In his essay, A Secular Wonder, Paola Costa writes ‘In wondering the subject is absorbed by reality; without being its hostage or puppet. In this sense, the wonder-response always embodies a form of assent , ‘yea-saying’ and having no utility whatsoever, it fosters in the subject a vague of sense of joy in the very fact of being alive and of objectless gratitude that turns outward. Wonder, is an expansive response to the world’s allure that encourages respect, compassion, gentleness, humility, unpossessiveness.’ I think wonder puts us in deep contact with reality. And since God is love; then with love itself.

 

As Jesus and his disciples were on their way, he came to village where a woman named Martha opened her home to him. She had a sister called Mary, who sat at the Lord’s feet listening to what he said. But Martha was distracted by all the preparations that had to be made. She came to him and asked, “Lord, don’t you care that my sister has left me to do the work by myself? Tell her to help me!”

“Martha, Martha” the Lord answered, ‘you are worried and upset about many things, but few things are needed- or indeed only one. Mary has chosen what is better and it will not be taken away from her.’ Luke 10:38-42.

Mary knew the first act of worship is attention.  

 

Joe Dispenza is famously known for saying ‘Life is about the management of energy, where you place your attention, is where you place your energy.’ But it doesn’t end there, attention is at the heart of every transformative experience, but it is also at the heart of ways transformative experiences are impeded through distraction. In his YouTube video TikTok: The Worst of the Worst Thinking Ape describes how he thinks the way TikTok is setup; with short video automatically cascading into short video ad infinitum programmes us to develop short attention spans and he thinks this is particularly deleterious because in order for human beings to progress or to create something that will move the needle with regards to advancement requires long attention spans of dedicated focus; the equivalent of what Michio Kaku calls ‘Butt Power’. Cal Newport in Deep Work writes about dedicating 4 hours of your day to deep work; Robert Greene also writes about spending 4-5 hours a day on ‘your life’s task’ if you are going to achieve mastery. But I think it’s not just limited to TikTok; it’s simply how social media makes its money. More than anything our attention is currency, so fundamentally it doesn’t make a difference to FAANG (Facebook, Apple, Amazon, Netflix, Google) whether we are using their platforms constructively or not as long as we remain on them. Which is why I think attention can be used to literally block any sort of transformative experience. All of the psychotechnologies that John Vervaeke mentions in his series Awakening from the Meaning Crisis, for example, are depended on where and how we focus our attention. From meditation to contemplation to Tai’chi or flow states or even internalising the inner sage. Our attention is the Noble Rock; the place from which all creation begins. We come to realise that our biggest resource is not time in its generality but attention in its specificity.

 

 Every great magic trick consists of three parts or acts. The first part is called “the pledge’. The magician shows you something ordinary: a deck of cards, a bird or a man. He shows you this object. Perhaps he asks you to inspect it to see if it is indeed real, unaltered, normal. But of course…it isn’t. The second act is called ‘The Turn’. The magician takes the ordinary something and makes it do something extraordinary. Now you’re looking for the secret… but you won’t find it, because of course you are not really looking. You don’t really want to know. You want to be fooled. But you wouldn’t clap yet. Because making something disappear isin’t enough; you have to bring it back. That’s why every magic trick has a third act, the hardest part, the part we call “The Prestige”.’ Christopher Priest in The Prestige. 

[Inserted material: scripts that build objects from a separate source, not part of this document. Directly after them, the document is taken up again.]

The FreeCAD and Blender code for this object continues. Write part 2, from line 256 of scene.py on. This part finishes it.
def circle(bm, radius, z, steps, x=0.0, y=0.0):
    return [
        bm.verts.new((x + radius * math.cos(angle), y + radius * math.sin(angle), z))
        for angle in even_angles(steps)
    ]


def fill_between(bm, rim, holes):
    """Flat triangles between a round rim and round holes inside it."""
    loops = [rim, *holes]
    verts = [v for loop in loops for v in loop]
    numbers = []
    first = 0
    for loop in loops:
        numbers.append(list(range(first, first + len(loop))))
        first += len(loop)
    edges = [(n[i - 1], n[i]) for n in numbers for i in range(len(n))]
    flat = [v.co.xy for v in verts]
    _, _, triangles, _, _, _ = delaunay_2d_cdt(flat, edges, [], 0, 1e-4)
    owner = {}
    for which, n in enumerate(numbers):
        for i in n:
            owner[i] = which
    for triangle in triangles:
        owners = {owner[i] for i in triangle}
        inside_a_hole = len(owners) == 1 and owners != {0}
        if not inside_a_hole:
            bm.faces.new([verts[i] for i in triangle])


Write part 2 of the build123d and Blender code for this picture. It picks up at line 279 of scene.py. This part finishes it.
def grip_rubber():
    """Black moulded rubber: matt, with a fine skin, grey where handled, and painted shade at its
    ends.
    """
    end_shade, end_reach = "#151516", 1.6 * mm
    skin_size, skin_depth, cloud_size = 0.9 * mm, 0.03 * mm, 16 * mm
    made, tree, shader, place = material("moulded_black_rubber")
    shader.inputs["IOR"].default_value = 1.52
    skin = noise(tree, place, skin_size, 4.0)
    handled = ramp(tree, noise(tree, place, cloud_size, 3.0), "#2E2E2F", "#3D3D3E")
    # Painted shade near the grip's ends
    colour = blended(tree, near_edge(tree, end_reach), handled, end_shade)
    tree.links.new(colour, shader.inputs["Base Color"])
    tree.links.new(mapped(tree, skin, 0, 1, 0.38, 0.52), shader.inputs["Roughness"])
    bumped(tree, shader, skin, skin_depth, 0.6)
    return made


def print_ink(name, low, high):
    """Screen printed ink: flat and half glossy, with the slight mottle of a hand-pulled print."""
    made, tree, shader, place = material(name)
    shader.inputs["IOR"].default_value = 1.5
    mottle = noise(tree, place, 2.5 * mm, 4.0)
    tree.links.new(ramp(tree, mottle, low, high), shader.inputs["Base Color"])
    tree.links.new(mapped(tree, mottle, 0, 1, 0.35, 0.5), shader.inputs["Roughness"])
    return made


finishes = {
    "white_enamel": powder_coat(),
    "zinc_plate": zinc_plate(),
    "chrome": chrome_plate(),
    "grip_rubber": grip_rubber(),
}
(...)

The Latin Omne trium perfectum comes to mind which is partly why those are the most memorable lines of the book and film. The pledge. The turn. The prestige. I think the machinery of transformation through wonder can also be summarised with these three parts. Surprise (The Pledge) when we are shown an ordinary physiological response. Wonder (The Turn) when ordinary surprise becomes extraordinary wonder. Awe (The Prestige). The great reveal. The Vervaekean confrontation. There is a 4th part I would like to discuss. A part that is mentioned by Priest in passing; but I would like to linger on it. The reason it’s not given priority in the quote is because it is not directly a part of the magic trick, but rather is directly inspired by it; which is the audience clapping their hands. The audience participating and witnessing a good magic trick cannot help but clap their hands in response to one. Let’s call this 4th part, The Impel. The audience is impelled to clap. Once we have experienced the full progression of surprise to wonder to awe then we are also impelled to transform; because Christ’s love compels or in this case impels us. And I believe that this comparison holds true because a transforming person is but a magical thing to behold.